We conducted two RNA-Seq assays to investigate alternative polyA site usage in the constructs created for the project:
QuantSeq is an RNA-Seq assay that quantifies the 3'UTR isoforms of mRNA transcripts.
5PSeq is an RNA-Seq assay that captures 5'phosphorylated mRNA transcript, enabling us to see the PolyA site usage of mRNA's flagged for decay.
Each analysis can be conducted using the code in this repo if the appropriate user defined variables are passed to the nextflow pipeline (see code folder README).
First, follow the installation steps on the NextFlow.
To run this pipeline you will also need to have conda installed as each process runs in a conda environment.
Then, clone this repo to your local computer/cluster.

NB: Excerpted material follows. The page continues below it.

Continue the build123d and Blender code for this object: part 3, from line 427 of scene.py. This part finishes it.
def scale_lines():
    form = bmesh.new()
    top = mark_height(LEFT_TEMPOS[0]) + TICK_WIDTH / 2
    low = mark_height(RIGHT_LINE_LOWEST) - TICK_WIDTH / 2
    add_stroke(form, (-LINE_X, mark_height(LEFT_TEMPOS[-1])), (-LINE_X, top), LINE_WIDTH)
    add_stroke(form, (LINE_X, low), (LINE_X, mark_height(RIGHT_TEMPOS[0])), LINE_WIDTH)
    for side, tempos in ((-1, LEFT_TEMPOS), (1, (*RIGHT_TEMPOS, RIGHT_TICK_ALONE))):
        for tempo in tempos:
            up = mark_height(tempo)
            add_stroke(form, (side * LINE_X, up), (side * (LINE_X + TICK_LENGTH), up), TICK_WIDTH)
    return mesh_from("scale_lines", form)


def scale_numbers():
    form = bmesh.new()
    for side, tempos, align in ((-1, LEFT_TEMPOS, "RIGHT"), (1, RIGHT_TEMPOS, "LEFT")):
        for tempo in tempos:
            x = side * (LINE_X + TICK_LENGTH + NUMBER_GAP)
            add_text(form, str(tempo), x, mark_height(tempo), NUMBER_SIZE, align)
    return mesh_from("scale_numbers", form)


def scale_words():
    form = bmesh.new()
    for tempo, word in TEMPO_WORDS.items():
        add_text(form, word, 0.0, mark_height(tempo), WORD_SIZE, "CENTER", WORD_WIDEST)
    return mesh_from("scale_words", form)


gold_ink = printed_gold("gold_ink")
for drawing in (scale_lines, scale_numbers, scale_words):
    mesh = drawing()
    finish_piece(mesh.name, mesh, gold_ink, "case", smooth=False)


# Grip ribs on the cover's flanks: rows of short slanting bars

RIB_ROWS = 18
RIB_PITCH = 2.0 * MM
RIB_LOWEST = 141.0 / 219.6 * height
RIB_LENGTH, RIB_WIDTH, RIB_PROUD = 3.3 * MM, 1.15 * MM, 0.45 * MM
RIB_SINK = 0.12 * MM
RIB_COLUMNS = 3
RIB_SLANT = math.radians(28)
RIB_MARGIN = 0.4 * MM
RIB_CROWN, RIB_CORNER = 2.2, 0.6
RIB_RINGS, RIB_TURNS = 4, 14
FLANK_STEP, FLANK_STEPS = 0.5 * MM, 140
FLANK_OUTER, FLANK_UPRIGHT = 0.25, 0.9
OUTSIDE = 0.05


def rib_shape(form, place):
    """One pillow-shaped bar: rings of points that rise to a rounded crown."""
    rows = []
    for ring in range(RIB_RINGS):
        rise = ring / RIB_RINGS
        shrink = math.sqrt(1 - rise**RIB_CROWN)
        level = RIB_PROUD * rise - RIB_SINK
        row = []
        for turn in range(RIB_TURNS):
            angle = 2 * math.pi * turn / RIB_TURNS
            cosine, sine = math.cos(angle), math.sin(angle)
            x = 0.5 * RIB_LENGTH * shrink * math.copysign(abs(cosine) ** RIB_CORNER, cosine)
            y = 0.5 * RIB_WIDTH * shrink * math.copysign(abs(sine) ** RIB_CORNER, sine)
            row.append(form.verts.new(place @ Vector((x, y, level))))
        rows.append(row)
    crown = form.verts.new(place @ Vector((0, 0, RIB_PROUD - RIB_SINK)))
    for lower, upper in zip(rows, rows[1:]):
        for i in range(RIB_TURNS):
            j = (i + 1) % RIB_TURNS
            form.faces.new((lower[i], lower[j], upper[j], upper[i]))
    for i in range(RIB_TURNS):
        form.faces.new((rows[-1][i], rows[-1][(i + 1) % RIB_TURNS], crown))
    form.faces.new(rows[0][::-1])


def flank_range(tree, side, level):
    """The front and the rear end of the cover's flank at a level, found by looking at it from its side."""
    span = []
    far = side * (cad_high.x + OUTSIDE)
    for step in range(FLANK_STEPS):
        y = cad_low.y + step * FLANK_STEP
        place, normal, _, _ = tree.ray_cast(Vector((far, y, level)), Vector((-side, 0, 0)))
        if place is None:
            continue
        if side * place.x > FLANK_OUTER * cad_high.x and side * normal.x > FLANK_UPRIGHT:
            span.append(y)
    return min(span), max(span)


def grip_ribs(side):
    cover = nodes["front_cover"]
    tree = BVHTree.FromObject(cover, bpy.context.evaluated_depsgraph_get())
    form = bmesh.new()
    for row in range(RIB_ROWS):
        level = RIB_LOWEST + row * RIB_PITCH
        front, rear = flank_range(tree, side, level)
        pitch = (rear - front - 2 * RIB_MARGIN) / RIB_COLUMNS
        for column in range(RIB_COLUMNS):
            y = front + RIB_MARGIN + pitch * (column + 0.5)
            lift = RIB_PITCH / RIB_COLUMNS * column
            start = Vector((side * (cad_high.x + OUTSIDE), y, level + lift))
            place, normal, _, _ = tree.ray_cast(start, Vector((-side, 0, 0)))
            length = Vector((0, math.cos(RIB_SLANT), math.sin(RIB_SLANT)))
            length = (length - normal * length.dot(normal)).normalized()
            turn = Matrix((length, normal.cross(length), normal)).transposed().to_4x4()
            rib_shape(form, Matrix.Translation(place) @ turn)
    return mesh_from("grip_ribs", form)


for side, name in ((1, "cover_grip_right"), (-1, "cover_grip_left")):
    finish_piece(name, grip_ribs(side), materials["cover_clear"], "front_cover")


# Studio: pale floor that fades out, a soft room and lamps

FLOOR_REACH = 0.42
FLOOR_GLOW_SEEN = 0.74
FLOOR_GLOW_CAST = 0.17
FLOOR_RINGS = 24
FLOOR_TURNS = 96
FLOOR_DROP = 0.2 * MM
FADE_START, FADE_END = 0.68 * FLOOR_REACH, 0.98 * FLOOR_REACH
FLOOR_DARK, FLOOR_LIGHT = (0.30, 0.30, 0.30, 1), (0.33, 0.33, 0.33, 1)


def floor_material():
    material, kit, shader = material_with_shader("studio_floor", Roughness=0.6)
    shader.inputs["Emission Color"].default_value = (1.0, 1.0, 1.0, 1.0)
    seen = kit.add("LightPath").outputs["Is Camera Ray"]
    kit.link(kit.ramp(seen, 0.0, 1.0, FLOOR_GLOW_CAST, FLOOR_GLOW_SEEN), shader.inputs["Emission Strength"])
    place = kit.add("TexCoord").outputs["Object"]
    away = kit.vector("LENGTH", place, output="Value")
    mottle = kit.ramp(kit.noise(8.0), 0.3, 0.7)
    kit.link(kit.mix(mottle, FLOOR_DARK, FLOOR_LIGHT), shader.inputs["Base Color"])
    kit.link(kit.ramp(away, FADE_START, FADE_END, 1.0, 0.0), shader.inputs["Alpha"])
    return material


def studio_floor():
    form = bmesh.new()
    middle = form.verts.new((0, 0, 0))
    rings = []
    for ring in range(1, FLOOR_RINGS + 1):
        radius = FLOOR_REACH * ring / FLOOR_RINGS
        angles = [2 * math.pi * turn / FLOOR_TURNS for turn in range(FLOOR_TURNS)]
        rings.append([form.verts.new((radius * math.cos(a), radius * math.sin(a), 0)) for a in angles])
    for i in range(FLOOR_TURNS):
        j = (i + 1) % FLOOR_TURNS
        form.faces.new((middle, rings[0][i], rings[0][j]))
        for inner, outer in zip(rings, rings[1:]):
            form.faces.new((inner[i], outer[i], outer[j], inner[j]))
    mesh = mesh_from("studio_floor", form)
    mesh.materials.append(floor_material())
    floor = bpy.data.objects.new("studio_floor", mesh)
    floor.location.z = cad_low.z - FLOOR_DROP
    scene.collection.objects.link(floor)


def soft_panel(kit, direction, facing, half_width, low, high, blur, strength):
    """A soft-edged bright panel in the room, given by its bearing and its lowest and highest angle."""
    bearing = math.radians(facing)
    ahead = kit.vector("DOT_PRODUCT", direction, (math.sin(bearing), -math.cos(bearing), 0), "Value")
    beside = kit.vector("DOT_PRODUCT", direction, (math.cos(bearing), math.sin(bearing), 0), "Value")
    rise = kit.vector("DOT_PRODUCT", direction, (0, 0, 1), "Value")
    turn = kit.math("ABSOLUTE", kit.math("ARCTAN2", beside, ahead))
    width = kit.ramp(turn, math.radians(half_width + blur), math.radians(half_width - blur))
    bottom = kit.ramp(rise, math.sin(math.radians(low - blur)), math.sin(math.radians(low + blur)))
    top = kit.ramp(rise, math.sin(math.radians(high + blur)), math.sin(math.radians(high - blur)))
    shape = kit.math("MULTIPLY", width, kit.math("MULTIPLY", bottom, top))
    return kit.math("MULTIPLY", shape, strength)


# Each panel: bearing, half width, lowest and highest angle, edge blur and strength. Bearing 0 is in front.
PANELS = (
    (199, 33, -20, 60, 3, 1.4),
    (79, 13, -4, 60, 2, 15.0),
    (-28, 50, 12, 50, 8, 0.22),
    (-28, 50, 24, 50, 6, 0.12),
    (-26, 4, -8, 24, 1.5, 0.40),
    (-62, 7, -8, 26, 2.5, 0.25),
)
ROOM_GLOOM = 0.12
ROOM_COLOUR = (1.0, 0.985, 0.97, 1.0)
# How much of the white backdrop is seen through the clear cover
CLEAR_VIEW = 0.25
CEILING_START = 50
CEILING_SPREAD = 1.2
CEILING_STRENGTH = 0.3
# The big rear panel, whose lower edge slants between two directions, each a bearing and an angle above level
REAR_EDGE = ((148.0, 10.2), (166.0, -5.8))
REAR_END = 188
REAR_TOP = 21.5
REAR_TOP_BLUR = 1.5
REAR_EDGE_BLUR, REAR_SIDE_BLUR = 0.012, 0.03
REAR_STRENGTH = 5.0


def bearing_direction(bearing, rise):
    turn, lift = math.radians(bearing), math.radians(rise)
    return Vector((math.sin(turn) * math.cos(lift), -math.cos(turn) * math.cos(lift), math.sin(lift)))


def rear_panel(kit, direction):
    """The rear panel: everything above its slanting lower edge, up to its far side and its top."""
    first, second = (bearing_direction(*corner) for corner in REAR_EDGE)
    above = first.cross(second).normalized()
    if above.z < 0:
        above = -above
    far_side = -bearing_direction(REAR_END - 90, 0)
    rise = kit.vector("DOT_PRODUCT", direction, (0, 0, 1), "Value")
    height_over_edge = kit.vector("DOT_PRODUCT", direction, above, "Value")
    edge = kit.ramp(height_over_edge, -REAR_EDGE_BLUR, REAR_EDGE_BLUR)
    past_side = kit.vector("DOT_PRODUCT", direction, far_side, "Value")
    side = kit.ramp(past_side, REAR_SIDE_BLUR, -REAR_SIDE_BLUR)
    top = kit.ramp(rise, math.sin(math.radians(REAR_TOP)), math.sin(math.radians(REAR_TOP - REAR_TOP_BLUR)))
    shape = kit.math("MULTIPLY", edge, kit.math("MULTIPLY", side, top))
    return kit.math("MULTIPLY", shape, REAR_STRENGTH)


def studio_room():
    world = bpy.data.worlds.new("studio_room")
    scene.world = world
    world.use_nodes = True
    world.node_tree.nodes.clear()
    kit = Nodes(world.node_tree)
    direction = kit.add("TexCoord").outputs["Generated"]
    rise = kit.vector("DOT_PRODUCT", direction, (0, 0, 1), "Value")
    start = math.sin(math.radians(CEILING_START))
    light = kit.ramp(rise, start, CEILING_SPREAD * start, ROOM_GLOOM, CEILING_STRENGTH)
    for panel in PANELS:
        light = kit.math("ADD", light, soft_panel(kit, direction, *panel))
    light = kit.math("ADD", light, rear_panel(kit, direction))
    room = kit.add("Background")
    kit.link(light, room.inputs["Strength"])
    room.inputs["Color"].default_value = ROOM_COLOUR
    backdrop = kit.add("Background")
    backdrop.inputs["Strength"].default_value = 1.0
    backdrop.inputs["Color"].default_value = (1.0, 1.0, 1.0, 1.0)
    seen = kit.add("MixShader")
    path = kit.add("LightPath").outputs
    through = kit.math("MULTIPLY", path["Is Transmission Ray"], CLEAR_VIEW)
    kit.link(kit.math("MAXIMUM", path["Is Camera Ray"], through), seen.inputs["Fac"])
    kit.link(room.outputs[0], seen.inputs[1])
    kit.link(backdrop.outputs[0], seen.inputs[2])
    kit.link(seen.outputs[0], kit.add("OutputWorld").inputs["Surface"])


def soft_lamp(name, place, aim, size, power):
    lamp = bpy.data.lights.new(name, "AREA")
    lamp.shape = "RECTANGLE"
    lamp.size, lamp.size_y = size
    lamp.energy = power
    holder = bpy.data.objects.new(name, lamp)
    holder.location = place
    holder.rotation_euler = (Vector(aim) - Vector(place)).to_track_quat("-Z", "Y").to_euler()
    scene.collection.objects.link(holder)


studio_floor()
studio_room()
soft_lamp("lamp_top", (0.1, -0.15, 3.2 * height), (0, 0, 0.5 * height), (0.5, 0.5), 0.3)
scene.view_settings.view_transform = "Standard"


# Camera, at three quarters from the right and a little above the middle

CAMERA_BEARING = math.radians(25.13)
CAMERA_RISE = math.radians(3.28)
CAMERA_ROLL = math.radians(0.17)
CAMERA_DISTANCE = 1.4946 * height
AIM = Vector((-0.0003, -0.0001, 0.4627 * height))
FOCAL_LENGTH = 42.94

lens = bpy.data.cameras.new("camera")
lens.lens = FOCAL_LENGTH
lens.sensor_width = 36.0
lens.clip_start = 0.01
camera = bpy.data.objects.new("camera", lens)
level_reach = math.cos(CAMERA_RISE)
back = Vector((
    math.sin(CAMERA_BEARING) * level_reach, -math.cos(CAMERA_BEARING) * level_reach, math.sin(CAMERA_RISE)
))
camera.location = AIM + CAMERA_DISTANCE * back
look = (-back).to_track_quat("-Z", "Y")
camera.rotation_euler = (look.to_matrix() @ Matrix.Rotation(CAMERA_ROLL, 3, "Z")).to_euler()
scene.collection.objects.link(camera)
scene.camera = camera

To run this pipeline move to the code folder and pass the paired_reads_pipeline.nf file to nextflow. By default, the pipeline will analyse the QuantSeq data held on the lab datastore, see the README file in the code folder to see this.
cd code
nextflow run paired_reads_pipeline.nf
The fasta files and gff files which which the pipeline will align and count reads to needs to be created before running the pipeline. The reference fasta files also need to be properly index before HISAT2 begin align. And Rmd file creates the required fasta/gff files and a bash script indexes the fasta files. To run these scripts for the quantseq pipeline see below (more details are availble in the code/pre-processsing folder README file for analysing 5PSeq).
# create fasta and gff files
# move to the correct folder
cd ./code/pre-processing
# start the R cli
R
# run the Rmd file
knitr::knit("generate_genome_gff_and_fasta.Rmd")
# index the ref genome fastas
# enable script to be executed
chmod +x index_genomes.sh
# run script passing whether the experiment is QuantSeq or 5PSeq
# so that it checks correct file of .fa files
./index_genomes.sh QuantSeq
The output bam files are quite large for each sample so I created a script to extract only the reads mapped to genes of interest for each sample (for easier downstream analysis).
# create fasta and gff files
# move to the correct folder
cd ./code/post-processing
# how to run script
# enable script to be executed
chmod +x find_polyA_site.sh
# run script whilst passing the path to the folder with the
# find_polyA_site nextflow pipeline output and the
# experiment name
./find_polyA_site.sh /homes/wallacelab/datastore/wallace_rna/data/2021/10-Oct/Sam/chimera_quantseq_pipeline_output QuantSeq
The pipeline has the following functionality (Any unticked funtionality is currently being developed)
- combineLanesAcrossSamples
- Fastqc
- cutAdapters
- alignHisat2
- samViewSort
- makeBedgraphs
- renameBamSample
- countAllmRNA
- runMultiQC